Nicht schon wieder Therwil
„Stopp! Stopp!“ Nun hatte der Präsident genug gehört. Vehement schwang er sein Ratsglöcklein und unterbrach mit seinem Gebimbel den Redefluss des Gesellschaftskulturkämpfers. „Nicht schon wieder das Thema „Therwil“. Das beschäftigte uns doch schon in den letzten Sitzungen zur Genüge. Alle, die dazu etwas zu sagen hatten oder es immerhin meinten, konnten dort ihre Vorstösse und Voten einbringen. Da gibt es in unserem Rat zurzeit nichts mehr zu diskutieren. Dieses Thema ruht nun bei unserer Bildungsdirektorin.“

Der Redner liess sich damit aber nicht zum Schweigen bringen. „Nein, mein lieber Präsident. Sie missverstehen mich. Ich rede nicht von den zwei störrischen Schülern, die in Therwil ihrer Lehrerin den Handschlag verweigern. Mir geht es um die zwei Bürgergemeinden in unserem Kanton, die ihren Bürgerinnen nicht die Hand reichen und ihnen seit Jahren die Ausübung ihrer Bürgerrechte verbieten. Die Frauen werden am wichtigsten Ereignis des Bürgerjahres – dem Banntag – als nicht würdig erachtet, daran teilnehmen zu dürfen. Einzig beim Auskurieren der Banntagskater ihrer Ehemänner ist ihre Hilfe zugelassen.“

Schwarze Schafe gibt es überall
Lautes Gemurmel machte sich im Landratssaal breit. „Offenbar muss es in Sissach und in Liestal den Verantwortlichen entgangen sein, dass ihre Gepflogenheiten schon lange nicht mehr mit unseren Baselbieter Prinzipien und Ordnungen kompatibel sind. Auch der Landrat, als oberster Wächter über die Einhaltung der gesellschaftlichen Grundwerte sowie der bürgerlichen Rechte und Pflichten in unserem Kanton, hat es offenbar bisher übersehen, dass hier dringender Handlungsbedarf besteht. Ich fordere deshalb, dass der Regierungsrat ein neues Bürgergesetz ausarbeitet. Dieses soll alle Bürgergemeinden dazu verpflichten, allen ihren Bürgerinnen und Bürgern die Ausübung sämtlicher Bürgerpflichten und die Wahrnehmung aller Bürgerrechte zu garantieren.“

Gerade jetzt, wo es spannend wurde, holte mich das penetrante Piepsen meines Weckers aus meinem Traum auf die Matratze der Realität zurück. Ich hörte nur noch knapp aus der Ferne, dass jemand in den Ratssaal rief: „Braucht es dann für alles ein Gesetz? Wo bleibt unsere Freiheit?“

Schon wieder am Träumen?
Ich setzte mich auf die Bettkante, rieb mir die Augen und wunderte mich über die abstrusen Geschichten, die man so träumen kann, wenn die Nacht lang ist. Nach einigen Sekunden entwirrten sich bei mir allmählich Traum und Realität.

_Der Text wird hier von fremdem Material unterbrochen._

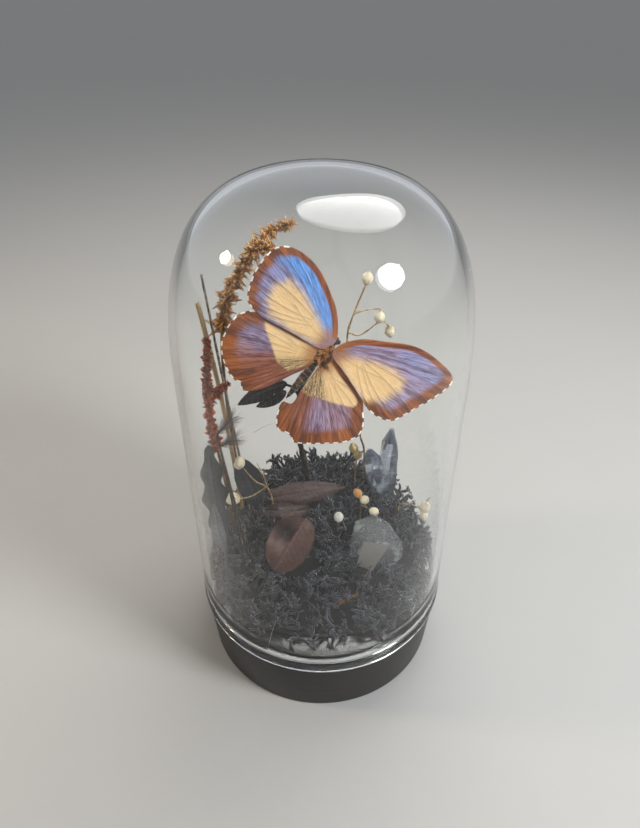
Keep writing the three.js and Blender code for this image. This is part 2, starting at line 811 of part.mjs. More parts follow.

Nein, ein solches Gesetzt braucht es sicher nicht! Zu wichtig sind uns Baselbieterinnen und Baselbietern Freiheit und Gleichberechtigung. Auch in Sissach und Liestal wird es ihnen wie Schuppen von den Augen fallen. Wir leben ja in der Vorzeigedemokratie Schweiz, im freiheitlichen Baselbiet und erst noch im Jahr 2016. Also nicht mehr im Mittelalter.

Das wird sich doch sicher ändern. Ist doch logisch… oder bin ich nun schon wieder am Träumen?